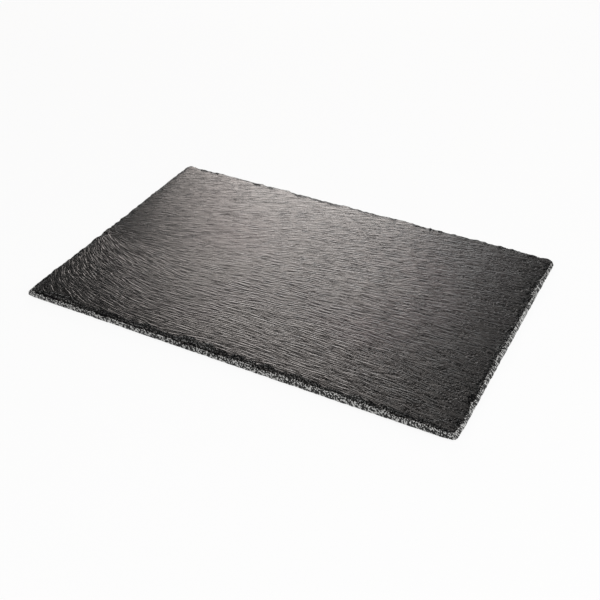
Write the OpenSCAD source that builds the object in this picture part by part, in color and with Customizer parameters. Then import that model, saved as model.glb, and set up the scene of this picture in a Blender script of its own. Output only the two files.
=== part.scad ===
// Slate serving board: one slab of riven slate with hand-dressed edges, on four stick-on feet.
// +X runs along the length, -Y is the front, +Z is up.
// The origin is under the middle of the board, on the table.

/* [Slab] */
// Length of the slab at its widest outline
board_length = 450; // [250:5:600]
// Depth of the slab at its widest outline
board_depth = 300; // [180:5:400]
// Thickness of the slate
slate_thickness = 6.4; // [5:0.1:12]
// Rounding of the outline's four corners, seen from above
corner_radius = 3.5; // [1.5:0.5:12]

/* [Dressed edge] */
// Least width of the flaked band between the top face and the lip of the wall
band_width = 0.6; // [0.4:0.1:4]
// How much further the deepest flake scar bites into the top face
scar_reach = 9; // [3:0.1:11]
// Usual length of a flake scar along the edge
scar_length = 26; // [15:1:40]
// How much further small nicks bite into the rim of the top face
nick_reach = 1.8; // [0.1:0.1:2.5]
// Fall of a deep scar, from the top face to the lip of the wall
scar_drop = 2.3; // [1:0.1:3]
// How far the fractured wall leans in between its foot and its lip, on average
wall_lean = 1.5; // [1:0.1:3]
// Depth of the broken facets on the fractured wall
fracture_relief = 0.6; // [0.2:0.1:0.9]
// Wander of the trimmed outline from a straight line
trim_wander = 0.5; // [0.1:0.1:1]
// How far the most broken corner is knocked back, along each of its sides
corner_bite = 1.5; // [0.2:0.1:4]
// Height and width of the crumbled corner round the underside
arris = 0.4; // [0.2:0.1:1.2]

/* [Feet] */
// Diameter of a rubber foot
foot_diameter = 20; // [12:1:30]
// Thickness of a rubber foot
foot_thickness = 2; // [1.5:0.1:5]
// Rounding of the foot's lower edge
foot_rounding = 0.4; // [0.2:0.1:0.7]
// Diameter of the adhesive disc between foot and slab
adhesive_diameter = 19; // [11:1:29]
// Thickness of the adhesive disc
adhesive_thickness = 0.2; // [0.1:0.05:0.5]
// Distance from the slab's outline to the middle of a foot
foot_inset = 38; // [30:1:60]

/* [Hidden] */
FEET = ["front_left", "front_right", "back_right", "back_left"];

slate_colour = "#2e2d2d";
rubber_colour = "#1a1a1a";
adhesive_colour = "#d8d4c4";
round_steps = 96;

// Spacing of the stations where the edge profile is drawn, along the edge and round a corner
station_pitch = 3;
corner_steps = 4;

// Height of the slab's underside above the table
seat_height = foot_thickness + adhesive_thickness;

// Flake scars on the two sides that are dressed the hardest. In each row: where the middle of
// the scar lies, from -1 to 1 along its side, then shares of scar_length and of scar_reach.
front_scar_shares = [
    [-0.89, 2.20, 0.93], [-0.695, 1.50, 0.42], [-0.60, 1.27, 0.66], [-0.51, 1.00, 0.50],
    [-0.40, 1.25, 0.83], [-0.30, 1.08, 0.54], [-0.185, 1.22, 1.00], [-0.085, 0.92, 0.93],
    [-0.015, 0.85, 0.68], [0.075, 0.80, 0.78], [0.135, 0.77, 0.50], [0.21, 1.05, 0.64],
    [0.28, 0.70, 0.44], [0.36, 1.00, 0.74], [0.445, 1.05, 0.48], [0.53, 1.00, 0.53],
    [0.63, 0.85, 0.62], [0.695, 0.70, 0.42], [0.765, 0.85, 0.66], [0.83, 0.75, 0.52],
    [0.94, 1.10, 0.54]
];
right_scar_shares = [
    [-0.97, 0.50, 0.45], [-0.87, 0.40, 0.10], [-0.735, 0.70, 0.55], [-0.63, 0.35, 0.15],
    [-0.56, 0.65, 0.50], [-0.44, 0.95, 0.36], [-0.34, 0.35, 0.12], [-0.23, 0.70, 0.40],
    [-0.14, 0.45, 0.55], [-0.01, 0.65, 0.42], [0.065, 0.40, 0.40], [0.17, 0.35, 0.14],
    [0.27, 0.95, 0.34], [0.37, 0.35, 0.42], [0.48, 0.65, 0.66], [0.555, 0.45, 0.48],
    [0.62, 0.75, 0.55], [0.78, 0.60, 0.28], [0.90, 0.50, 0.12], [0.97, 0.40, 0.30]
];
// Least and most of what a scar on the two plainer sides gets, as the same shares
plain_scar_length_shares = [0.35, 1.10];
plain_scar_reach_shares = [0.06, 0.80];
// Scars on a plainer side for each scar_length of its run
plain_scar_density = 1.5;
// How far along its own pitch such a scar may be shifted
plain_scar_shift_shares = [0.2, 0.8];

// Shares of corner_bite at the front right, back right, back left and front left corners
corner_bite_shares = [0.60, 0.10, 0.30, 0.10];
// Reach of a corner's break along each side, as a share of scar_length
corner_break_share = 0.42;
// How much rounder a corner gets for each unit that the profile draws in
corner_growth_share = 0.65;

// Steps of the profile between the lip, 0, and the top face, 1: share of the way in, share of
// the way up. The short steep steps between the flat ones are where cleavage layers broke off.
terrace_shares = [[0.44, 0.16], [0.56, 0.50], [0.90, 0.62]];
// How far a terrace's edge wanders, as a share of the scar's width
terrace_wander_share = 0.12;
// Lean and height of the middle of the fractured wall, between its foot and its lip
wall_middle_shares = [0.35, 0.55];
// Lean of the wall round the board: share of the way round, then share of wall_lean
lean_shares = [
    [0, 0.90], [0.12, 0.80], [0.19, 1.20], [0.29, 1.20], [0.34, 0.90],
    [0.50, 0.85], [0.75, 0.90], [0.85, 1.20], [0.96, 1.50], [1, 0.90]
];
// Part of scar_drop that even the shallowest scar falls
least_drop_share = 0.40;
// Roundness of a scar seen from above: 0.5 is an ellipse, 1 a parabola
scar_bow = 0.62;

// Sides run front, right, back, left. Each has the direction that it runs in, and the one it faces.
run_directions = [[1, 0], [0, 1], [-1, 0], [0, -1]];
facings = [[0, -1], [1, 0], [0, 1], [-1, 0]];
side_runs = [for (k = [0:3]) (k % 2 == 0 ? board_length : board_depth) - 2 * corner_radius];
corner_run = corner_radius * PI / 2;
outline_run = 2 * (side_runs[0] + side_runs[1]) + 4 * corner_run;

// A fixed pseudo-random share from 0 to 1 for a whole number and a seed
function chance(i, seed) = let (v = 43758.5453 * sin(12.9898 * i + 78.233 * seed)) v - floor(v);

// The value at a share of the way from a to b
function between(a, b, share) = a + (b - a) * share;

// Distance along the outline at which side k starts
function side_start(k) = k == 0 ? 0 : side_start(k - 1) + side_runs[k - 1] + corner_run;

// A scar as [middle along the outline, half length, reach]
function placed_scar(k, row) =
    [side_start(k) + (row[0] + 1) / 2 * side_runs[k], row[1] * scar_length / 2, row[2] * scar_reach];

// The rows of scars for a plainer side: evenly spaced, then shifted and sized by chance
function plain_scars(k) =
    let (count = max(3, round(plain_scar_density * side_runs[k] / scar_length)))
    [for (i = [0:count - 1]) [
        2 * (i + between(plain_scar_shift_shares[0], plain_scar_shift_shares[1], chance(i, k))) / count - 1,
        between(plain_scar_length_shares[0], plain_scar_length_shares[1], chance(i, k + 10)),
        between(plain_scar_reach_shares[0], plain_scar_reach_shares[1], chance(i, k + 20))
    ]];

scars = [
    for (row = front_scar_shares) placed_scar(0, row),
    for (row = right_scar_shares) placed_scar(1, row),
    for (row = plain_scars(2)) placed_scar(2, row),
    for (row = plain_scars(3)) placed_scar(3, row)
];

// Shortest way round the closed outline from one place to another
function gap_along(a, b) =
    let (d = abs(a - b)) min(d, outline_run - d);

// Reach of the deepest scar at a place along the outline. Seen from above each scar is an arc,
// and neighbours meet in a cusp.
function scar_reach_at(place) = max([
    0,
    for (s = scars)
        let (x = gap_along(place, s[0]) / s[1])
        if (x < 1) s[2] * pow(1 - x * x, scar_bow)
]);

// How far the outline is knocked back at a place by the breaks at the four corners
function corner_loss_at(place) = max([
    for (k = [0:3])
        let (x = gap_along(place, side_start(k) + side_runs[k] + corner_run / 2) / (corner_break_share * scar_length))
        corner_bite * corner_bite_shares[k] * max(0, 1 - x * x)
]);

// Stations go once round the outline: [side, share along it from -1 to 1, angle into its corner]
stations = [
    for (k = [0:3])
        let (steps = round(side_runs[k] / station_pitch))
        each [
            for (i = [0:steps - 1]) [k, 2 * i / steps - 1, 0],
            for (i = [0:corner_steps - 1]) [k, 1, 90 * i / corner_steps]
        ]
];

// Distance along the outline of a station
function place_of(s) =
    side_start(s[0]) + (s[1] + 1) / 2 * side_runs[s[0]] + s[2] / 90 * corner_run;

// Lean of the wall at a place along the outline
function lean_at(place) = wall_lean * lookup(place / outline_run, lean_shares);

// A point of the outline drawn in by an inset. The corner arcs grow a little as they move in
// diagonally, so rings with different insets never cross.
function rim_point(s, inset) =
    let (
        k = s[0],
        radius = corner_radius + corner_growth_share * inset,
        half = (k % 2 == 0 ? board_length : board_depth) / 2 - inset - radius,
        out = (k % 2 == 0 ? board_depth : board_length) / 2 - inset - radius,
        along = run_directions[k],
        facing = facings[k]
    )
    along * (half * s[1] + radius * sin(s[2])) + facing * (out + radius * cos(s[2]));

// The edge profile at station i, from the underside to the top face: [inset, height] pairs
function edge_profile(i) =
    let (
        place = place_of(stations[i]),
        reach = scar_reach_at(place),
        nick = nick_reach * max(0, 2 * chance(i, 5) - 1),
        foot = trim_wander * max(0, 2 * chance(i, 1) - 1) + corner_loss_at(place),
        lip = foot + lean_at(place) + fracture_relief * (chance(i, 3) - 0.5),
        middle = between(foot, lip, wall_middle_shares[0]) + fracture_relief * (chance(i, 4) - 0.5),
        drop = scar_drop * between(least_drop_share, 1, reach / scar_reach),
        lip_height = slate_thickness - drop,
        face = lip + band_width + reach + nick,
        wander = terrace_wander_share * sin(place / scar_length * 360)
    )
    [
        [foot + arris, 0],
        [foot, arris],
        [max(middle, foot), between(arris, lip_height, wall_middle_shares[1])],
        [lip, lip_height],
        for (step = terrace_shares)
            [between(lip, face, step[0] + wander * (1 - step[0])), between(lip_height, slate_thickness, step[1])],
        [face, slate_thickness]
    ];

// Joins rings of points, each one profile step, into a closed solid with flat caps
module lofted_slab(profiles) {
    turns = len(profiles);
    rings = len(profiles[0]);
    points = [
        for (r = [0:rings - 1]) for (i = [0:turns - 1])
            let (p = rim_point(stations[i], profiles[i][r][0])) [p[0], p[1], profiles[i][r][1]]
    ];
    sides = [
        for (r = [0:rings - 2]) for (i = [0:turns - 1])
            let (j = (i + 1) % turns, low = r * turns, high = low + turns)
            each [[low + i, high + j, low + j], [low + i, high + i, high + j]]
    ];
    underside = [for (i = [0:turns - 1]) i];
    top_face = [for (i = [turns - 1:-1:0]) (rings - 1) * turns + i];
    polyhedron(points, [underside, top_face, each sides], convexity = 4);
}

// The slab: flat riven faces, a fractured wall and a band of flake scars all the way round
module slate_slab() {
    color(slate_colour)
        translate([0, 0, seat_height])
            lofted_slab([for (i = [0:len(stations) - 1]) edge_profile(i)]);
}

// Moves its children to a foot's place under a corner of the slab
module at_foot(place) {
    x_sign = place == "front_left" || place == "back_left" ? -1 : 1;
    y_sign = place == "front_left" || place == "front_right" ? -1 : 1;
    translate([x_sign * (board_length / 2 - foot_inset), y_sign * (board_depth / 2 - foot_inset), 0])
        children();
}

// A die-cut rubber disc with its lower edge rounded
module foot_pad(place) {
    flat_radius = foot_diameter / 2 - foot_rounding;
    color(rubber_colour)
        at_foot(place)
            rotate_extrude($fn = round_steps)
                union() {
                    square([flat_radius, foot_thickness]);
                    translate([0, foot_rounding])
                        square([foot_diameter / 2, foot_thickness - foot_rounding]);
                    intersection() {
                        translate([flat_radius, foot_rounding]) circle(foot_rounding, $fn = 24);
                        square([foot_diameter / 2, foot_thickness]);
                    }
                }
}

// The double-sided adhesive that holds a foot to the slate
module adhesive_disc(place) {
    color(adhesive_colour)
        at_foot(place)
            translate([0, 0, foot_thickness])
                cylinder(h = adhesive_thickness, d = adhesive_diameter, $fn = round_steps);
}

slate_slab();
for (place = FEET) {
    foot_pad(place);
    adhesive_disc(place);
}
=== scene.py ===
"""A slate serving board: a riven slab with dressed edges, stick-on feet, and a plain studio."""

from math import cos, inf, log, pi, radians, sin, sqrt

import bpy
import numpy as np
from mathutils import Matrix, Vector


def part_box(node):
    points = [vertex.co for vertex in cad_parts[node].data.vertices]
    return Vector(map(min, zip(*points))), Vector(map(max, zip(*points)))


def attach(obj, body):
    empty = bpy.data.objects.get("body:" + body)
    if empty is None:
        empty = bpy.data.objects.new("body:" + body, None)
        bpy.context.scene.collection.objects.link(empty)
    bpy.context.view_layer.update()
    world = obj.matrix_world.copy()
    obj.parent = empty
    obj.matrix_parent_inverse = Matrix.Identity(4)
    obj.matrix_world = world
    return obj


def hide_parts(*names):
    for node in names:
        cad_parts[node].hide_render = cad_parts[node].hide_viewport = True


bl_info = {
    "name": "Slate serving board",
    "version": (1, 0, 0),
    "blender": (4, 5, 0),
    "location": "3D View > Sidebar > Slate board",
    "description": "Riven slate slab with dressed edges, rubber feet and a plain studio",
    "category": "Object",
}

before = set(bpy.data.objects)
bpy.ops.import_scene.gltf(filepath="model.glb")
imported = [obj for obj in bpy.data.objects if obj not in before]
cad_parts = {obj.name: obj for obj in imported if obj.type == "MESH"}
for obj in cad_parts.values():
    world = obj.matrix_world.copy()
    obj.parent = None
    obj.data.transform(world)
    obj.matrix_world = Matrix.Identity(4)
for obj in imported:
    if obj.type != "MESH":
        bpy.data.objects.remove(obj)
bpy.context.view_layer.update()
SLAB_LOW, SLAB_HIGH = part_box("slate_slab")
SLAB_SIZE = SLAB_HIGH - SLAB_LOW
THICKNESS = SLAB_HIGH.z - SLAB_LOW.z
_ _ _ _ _
OBJECTIVE: Starting at the line that holds "to the slate", copy each line exactly and stop after the line that holds "from math import".

RESULT:
// The double-sided adhesive that holds a foot to the slate
module adhesive_disc(place) {
    color(adhesive_colour)
        at_foot(place)
            translate([0, 0, foot_thickness])
                cylinder(h = adhesive_thickness, d = adhesive_diameter, $fn = round_steps);
}

slate_slab();
for (place = FEET) {
    foot_pad(place);
    adhesive_disc(place);
}
=== scene.py ===
"""A slate serving board: a riven slab with dressed edges, stick-on feet, and a plain studio."""

from math import cos, inf, log, pi, radians, sin, sqrt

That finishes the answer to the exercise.